▽

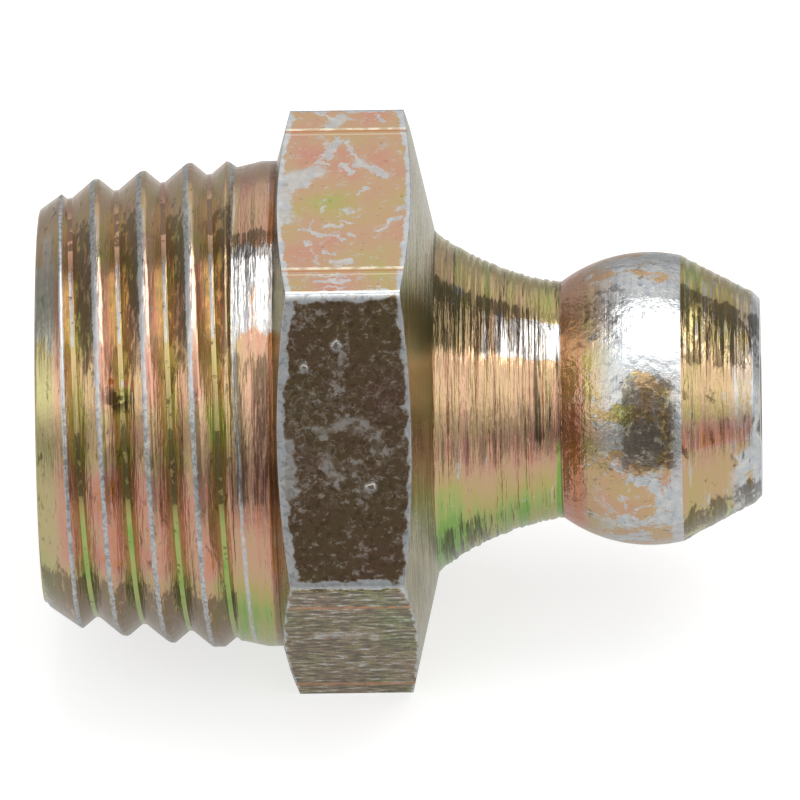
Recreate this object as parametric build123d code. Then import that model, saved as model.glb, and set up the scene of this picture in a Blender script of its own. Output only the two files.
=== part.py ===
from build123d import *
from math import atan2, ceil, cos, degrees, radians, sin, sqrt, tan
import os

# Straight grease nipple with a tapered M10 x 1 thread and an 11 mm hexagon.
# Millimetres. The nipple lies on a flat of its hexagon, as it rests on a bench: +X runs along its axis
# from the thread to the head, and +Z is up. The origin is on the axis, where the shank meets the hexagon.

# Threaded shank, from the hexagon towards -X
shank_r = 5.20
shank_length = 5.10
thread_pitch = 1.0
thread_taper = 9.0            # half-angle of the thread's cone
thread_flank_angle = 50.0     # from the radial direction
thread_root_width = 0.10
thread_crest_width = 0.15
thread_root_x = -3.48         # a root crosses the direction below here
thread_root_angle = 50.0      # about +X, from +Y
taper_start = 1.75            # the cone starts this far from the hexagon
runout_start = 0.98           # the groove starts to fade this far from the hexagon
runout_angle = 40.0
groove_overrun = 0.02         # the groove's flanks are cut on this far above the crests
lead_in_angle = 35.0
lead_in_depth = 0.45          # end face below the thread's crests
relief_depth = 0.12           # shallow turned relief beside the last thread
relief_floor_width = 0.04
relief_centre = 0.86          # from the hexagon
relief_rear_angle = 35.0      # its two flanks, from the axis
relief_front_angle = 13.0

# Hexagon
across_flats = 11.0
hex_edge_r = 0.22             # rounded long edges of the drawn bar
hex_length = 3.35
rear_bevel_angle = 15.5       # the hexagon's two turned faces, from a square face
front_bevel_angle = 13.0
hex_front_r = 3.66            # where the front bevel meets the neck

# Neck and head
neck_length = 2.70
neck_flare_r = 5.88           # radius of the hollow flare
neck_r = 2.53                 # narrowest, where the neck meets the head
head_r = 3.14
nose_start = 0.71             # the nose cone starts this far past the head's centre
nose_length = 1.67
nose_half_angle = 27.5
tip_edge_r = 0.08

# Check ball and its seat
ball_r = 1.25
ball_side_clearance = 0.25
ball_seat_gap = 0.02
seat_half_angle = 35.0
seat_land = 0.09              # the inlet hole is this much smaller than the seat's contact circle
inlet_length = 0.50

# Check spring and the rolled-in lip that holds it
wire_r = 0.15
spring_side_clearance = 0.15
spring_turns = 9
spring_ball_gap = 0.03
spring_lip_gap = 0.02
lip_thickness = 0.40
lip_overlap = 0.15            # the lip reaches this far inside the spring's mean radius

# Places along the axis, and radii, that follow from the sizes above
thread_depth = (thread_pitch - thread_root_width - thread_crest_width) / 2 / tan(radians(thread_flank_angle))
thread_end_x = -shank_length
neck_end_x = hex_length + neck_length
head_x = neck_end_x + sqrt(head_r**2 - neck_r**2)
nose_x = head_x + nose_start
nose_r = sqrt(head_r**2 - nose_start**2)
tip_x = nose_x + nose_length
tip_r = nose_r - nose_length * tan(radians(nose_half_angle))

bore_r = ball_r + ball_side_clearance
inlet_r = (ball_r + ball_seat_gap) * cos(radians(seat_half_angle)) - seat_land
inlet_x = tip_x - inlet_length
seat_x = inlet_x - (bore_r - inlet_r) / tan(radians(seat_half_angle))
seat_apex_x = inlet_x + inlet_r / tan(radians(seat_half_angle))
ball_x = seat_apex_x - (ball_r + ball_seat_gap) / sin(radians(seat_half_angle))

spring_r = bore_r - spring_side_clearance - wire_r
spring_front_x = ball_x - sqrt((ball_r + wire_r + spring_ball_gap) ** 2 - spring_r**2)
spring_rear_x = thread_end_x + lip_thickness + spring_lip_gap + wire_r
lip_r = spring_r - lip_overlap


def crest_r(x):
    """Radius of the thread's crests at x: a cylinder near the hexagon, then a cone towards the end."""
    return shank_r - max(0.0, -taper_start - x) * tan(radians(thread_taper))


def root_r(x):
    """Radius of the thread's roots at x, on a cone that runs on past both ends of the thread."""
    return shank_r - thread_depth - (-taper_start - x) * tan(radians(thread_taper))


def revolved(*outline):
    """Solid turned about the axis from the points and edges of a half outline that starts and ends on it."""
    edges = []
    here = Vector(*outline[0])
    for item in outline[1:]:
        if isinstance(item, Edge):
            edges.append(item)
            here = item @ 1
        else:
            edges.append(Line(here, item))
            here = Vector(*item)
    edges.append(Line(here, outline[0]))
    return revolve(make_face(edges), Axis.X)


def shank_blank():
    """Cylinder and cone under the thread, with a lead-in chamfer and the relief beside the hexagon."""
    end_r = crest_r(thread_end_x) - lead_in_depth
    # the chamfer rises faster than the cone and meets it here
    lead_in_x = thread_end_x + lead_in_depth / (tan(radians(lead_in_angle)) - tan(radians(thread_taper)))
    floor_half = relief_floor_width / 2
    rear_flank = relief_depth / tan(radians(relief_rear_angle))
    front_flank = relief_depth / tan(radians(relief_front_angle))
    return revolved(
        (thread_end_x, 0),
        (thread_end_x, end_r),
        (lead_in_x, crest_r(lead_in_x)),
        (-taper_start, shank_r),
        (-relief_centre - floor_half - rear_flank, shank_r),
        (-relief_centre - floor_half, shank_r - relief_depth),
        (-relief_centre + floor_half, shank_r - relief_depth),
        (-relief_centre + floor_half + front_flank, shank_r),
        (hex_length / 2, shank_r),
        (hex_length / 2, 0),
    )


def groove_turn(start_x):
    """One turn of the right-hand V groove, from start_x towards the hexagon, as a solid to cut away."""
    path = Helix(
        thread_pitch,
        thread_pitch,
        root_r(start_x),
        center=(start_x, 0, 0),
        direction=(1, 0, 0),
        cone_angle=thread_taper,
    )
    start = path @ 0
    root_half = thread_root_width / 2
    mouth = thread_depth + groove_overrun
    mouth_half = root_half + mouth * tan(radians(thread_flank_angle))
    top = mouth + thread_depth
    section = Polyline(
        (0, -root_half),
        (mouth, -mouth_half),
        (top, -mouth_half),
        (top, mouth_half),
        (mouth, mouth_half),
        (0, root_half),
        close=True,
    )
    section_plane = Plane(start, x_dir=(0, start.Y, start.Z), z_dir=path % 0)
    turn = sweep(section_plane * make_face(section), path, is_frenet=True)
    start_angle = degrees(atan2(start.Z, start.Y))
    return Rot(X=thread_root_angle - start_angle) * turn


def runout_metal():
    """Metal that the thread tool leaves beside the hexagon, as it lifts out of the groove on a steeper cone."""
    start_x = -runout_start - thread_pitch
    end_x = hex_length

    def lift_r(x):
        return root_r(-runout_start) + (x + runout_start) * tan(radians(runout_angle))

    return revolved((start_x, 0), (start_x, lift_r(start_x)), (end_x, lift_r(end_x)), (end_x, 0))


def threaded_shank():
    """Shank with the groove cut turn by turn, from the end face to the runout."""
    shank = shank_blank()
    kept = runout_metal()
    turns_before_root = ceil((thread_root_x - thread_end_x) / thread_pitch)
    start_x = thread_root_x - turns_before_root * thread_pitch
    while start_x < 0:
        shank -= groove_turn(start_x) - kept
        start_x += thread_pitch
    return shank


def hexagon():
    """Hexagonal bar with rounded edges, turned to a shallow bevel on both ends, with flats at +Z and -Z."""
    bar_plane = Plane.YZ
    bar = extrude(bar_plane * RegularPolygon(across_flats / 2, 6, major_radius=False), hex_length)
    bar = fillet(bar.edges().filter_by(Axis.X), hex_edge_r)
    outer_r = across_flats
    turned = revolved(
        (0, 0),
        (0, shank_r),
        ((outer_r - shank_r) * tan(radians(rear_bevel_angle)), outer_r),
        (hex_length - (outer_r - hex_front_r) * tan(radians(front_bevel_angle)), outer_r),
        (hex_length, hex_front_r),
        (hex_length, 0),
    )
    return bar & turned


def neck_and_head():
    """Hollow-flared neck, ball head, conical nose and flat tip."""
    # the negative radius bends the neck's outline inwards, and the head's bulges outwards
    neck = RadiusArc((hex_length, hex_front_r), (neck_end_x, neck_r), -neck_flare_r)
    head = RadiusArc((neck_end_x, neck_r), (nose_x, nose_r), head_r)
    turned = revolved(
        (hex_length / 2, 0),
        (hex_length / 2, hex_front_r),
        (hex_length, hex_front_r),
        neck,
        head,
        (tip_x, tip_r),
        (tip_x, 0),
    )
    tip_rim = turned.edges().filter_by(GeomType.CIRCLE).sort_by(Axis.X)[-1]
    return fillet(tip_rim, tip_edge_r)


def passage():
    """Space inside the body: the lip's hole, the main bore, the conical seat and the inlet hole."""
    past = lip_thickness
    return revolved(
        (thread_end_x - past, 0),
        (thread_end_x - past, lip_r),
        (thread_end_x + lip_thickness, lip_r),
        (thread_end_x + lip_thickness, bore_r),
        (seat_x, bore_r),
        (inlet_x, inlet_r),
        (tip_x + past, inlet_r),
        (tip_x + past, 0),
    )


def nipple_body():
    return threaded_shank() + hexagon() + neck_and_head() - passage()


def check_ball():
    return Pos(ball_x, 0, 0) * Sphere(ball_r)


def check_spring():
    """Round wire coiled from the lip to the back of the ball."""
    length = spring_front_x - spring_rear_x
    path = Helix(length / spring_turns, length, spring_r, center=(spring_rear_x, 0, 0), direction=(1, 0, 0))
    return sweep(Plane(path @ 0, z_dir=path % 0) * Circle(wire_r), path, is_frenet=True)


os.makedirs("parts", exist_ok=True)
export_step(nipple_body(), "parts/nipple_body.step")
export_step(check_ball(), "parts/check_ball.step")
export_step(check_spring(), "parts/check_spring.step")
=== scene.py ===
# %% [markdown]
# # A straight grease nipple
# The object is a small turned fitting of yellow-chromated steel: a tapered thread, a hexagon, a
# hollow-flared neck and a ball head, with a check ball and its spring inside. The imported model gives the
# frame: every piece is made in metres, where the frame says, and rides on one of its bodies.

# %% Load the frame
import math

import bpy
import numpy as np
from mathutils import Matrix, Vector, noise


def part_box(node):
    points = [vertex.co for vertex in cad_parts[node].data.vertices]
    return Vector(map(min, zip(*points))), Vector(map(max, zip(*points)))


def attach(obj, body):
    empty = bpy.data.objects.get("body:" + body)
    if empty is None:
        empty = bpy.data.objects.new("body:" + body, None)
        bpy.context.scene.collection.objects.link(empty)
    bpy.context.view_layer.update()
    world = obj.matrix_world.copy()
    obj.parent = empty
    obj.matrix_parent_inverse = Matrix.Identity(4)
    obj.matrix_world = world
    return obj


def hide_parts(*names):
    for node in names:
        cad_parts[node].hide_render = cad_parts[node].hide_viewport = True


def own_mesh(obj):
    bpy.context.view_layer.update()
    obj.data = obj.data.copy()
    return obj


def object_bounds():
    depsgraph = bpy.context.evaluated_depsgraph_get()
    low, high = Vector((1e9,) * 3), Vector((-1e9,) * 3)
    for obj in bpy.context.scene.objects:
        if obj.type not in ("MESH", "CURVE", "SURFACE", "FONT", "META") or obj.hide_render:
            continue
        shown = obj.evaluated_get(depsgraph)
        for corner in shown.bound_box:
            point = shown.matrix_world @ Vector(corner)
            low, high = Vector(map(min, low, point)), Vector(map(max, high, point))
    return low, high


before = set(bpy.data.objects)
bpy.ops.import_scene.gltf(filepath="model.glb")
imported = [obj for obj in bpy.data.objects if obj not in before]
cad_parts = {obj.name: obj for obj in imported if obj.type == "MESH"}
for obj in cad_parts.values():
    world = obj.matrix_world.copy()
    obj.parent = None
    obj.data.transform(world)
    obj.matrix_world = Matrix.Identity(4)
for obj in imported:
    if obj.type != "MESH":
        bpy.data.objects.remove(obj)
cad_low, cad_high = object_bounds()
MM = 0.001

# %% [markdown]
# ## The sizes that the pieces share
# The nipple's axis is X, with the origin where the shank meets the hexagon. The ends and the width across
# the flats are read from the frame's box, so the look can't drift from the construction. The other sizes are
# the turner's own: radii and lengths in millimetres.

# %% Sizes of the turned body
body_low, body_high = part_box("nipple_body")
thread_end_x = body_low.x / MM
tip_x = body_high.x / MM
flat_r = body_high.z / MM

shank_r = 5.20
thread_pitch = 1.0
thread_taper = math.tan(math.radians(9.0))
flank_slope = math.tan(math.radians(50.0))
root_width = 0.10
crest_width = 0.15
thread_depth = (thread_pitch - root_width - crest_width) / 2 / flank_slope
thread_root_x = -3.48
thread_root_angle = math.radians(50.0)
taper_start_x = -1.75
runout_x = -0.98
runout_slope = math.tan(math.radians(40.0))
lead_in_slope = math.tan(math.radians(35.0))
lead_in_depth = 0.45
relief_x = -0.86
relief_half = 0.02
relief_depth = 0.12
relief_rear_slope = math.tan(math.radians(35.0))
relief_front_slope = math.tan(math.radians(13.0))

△

INSTRUCTIONS FOR THE TASK:
Give again, word for word, the lines starting at the line that has "return sweep(Plane(path @" and ending at the line that has "zip(*points))), Vector(map(max, zip(*points)))", with both of those lines included and nothing else.

SOLUTION:
    return sweep(Plane(path @ 0, z_dir=path % 0) * Circle(wire_r), path, is_frenet=True)


os.makedirs("parts", exist_ok=True)
export_step(nipple_body(), "parts/nipple_body.step")
export_step(check_ball(), "parts/check_ball.step")
export_step(check_spring(), "parts/check_spring.step")
=== scene.py ===
# %% [markdown]
# # A straight grease nipple
# The object is a small turned fitting of yellow-chromated steel: a tapered thread, a hexagon, a
# hollow-flared neck and a ball head, with a check ball and its spring inside. The imported model gives the
# frame: every piece is made in metres, where the frame says, and rides on one of its bodies.

# %% Load the frame
import math

import bpy
import numpy as np
from mathutils import Matrix, Vector, noise


def part_box(node):
    points = [vertex.co for vertex in cad_parts[node].data.vertices]
    return Vector(map(min, zip(*points))), Vector(map(max, zip(*points)))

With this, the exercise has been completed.